What this task involves: Your task is to repeat all of the material exactly.
===
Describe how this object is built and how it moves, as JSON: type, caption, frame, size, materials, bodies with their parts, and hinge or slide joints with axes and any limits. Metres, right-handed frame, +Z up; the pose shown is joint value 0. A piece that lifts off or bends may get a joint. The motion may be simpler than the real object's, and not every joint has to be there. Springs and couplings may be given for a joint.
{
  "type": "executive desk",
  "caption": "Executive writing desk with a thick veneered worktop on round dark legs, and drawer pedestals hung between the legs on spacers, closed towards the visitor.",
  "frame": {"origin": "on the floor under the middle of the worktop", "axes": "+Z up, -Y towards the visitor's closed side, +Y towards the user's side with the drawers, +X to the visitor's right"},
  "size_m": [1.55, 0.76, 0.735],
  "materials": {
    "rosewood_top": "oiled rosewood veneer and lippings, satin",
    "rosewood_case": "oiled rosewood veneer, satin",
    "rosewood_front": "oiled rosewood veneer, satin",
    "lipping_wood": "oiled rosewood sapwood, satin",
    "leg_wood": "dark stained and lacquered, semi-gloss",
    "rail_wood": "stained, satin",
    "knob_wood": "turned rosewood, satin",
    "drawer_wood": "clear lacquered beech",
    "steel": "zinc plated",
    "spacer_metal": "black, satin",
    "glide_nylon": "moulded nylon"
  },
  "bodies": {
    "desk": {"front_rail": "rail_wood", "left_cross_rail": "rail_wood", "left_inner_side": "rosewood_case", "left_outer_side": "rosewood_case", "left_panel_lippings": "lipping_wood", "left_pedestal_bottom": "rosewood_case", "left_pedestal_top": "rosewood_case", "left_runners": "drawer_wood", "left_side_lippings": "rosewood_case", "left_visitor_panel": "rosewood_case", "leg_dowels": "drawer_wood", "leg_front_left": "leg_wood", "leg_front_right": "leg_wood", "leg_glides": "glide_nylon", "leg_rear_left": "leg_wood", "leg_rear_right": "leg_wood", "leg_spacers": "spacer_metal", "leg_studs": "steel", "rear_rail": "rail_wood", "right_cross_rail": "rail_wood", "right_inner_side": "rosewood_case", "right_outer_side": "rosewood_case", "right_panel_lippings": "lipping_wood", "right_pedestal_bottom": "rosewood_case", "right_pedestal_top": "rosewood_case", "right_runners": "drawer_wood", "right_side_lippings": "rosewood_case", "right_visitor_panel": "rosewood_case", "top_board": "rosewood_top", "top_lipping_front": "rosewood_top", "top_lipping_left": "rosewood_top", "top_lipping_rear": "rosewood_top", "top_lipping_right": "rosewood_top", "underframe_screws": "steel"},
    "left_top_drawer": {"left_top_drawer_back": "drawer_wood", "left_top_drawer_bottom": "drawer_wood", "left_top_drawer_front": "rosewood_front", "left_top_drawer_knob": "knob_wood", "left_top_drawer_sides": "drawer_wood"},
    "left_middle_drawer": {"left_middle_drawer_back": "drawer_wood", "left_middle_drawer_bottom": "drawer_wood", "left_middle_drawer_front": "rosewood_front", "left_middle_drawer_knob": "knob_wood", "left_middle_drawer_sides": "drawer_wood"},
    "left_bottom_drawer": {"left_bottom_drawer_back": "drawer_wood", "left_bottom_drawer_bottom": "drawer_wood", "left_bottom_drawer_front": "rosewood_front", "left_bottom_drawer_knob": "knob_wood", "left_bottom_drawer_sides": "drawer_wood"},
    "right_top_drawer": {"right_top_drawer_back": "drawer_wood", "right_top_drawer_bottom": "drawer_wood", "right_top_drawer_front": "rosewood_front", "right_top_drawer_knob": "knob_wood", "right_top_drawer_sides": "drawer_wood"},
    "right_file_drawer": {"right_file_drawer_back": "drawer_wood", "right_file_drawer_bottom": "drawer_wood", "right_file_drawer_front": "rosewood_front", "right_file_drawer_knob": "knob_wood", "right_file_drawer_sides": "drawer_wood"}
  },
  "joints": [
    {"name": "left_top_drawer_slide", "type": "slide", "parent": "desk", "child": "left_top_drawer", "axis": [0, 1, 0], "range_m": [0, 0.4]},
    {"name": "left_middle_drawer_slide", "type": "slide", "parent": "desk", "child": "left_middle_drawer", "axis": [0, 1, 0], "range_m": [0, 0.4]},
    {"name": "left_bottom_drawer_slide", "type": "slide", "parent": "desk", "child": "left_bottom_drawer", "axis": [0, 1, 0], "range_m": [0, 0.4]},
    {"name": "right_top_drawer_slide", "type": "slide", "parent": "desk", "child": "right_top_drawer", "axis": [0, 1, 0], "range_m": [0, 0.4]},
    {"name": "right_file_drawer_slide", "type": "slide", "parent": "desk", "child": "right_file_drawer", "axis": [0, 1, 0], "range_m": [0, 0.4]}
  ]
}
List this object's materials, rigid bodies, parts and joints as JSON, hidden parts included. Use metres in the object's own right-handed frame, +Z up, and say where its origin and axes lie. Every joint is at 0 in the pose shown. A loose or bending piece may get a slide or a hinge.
===
Completed task:
Describe how this object is built and how it moves, as JSON: type, caption, frame, size, materials, bodies with their parts, and hinge or slide joints with axes and any limits. Metres, right-handed frame, +Z up; the pose shown is joint value 0. A piece that lifts off or bends may get a joint. The motion may be simpler than the real object's, and not every joint has to be there. Springs and couplings may be given for a joint.
{
  "type": "executive desk",
  "caption": "Executive writing desk with a thick veneered worktop on round dark legs, and drawer pedestals hung between the legs on spacers, closed towards the visitor.",
  "frame": {"origin": "on the floor under the middle of the worktop", "axes": "+Z up, -Y towards the visitor's closed side, +Y towards the user's side with the drawers, +X to the visitor's right"},
  "size_m": [1.55, 0.76, 0.735],
  "materials": {
    "rosewood_top": "oiled rosewood veneer and lippings, satin",
    "rosewood_case": "oiled rosewood veneer, satin",
    "rosewood_front": "oiled rosewood veneer, satin",
    "lipping_wood": "oiled rosewood sapwood, satin",
    "leg_wood": "dark stained and lacquered, semi-gloss",
    "rail_wood": "stained, satin",
    "knob_wood": "turned rosewood, satin",
    "drawer_wood": "clear lacquered beech",
    "steel": "zinc plated",
    "spacer_metal": "black, satin",
    "glide_nylon": "moulded nylon"
  },
  "bodies": {
    "desk": {"front_rail": "rail_wood", "left_cross_rail": "rail_wood", "left_inner_side": "rosewood_case", "left_outer_side": "rosewood_case", "left_panel_lippings": "lipping_wood", "left_pedestal_bottom": "rosewood_case", "left_pedestal_top": "rosewood_case", "left_runners": "drawer_wood", "left_side_lippings": "rosewood_case", "left_visitor_panel": "rosewood_case", "leg_dowels": "drawer_wood", "leg_front_left": "leg_wood", "leg_front_right": "leg_wood", "leg_glides": "glide_nylon", "leg_rear_left": "leg_wood", "leg_rear_right": "leg_wood", "leg_spacers": "spacer_metal", "leg_studs": "steel", "rear_rail": "rail_wood", "right_cross_rail": "rail_wood", "right_inner_side": "rosewood_case", "right_outer_side": "rosewood_case", "right_panel_lippings": "lipping_wood", "right_pedestal_bottom": "rosewood_case", "right_pedestal_top": "rosewood_case", "right_runners": "drawer_wood", "right_side_lippings": "rosewood_case", "right_visitor_panel": "rosewood_case", "top_board": "rosewood_top", "top_lipping_front": "rosewood_top", "top_lipping_left": "rosewood_top", "top_lipping_rear": "rosewood_top", "top_lipping_right": "rosewood_top", "underframe_screws": "steel"},
    "left_top_drawer": {"left_top_drawer_back": "drawer_wood", "left_top_drawer_bottom": "drawer_wood", "left_top_drawer_front": "rosewood_front", "left_top_drawer_knob": "knob_wood", "left_top_drawer_sides": "drawer_wood"},
    "left_middle_drawer": {"left_middle_drawer_back": "drawer_wood", "left_middle_drawer_bottom": "drawer_wood", "left_middle_drawer_front": "rosewood_front", "left_middle_drawer_knob": "knob_wood", "left_middle_drawer_sides": "drawer_wood"},
    "left_bottom_drawer": {"left_bottom_drawer_back": "drawer_wood", "left_bottom_drawer_bottom": "drawer_wood", "left_bottom_drawer_front": "rosewood_front", "left_bottom_drawer_knob": "knob_wood", "left_bottom_drawer_sides": "drawer_wood"},
    "right_top_drawer": {"right_top_drawer_back": "drawer_wood", "right_top_drawer_bottom": "drawer_wood", "right_top_drawer_front": "rosewood_front", "right_top_drawer_knob": "knob_wood", "right_top_drawer_sides": "drawer_wood"},
    "right_file_drawer": {"right_file_drawer_back": "drawer_wood", "right_file_drawer_bottom": "drawer_wood", "right_file_drawer_front": "rosewood_front", "right_file_drawer_knob": "knob_wood", "right_file_drawer_sides": "drawer_wood"}
  },
  "joints": [
    {"name": "left_top_drawer_slide", "type": "slide", "parent": "desk", "child": "left_top_drawer", "axis": [0, 1, 0], "range_m": [0, 0.4]},
    {"name": "left_middle_drawer_slide", "type": "slide", "parent": "desk", "child": "left_middle_drawer", "axis": [0, 1, 0], "range_m": [0, 0.4]},
    {"name": "left_bottom_drawer_slide", "type": "slide", "parent": "desk", "child": "left_bottom_drawer", "axis": [0, 1, 0], "range_m": [0, 0.4]},
    {"name": "right_top_drawer_slide", "type": "slide", "parent": "desk", "child": "right_top_drawer", "axis": [0, 1, 0], "range_m": [0, 0.4]},
    {"name": "right_file_drawer_slide", "type": "slide", "parent": "desk", "child": "right_file_drawer", "axis": [0, 1, 0], "range_m": [0, 0.4]}
  ]
}
List this object's materials, rigid bodies, parts and joints as JSON, hidden parts included. Use metres in the object's own right-handed frame, +Z up, and say where its origin and axes lie. Every joint is at 0 in the pose shown. A loose or bending piece may get a slide or a hinge.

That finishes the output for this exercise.